Great answers already received. Just to add another voice...

2. The boundaries on the research project are very broad, allowing 
teams lots of latitude in what "community" to analyze, what problem 
and solution to choose, and how to present results to the community 
and to the judges. The important thing is that they learn something, 
have fun, and learn something about the process of doing research and 
presenting results.

Some teams create impractical solutions to real problems, while some 
create solutions that are actually used.

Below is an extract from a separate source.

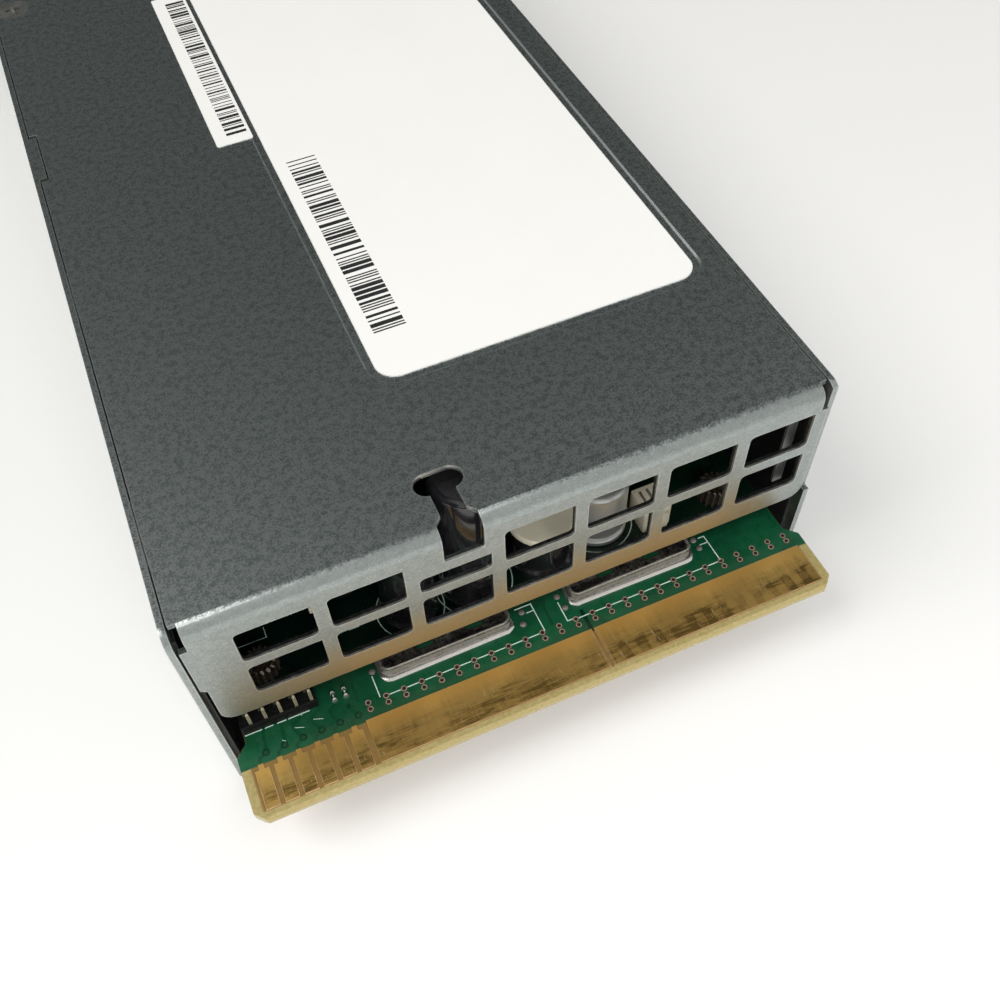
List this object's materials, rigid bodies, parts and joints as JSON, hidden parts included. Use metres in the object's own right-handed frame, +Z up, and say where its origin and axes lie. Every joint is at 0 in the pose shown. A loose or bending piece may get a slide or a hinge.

If your team is in the 
former category, and yet keen to get a good response from the judges, 
they might consider jazzing up the project by talking to an expert 
(e.g., someone who works in the field of transportation they've 
chosen), or making sure they do a real job of presenting their work 
to some group or other. They should also be sure that their 
presentation clearly summarizes the required elements and how they 
accomplished them.

3. I agree with advising them to begin with the "default" NXT robot. 
Instructions come with the kit, and can also be found within the NXT 
software I believe. If they decide that robot is inadequate in some 
manner, they can try modifying it. If they are novices, they may not 
want to bother with sensors and just concentrate on being able to 
accomplish some of the straightforward missions near Base. It's nice 
to arrive at the tournament with them feeling comfortable with being 
able to do that, than stressed over trying to get a lot of points. 
There have been plenty of teams who have scored close to nothing with 
the robot and yet had a fun and rewarding season and tournament.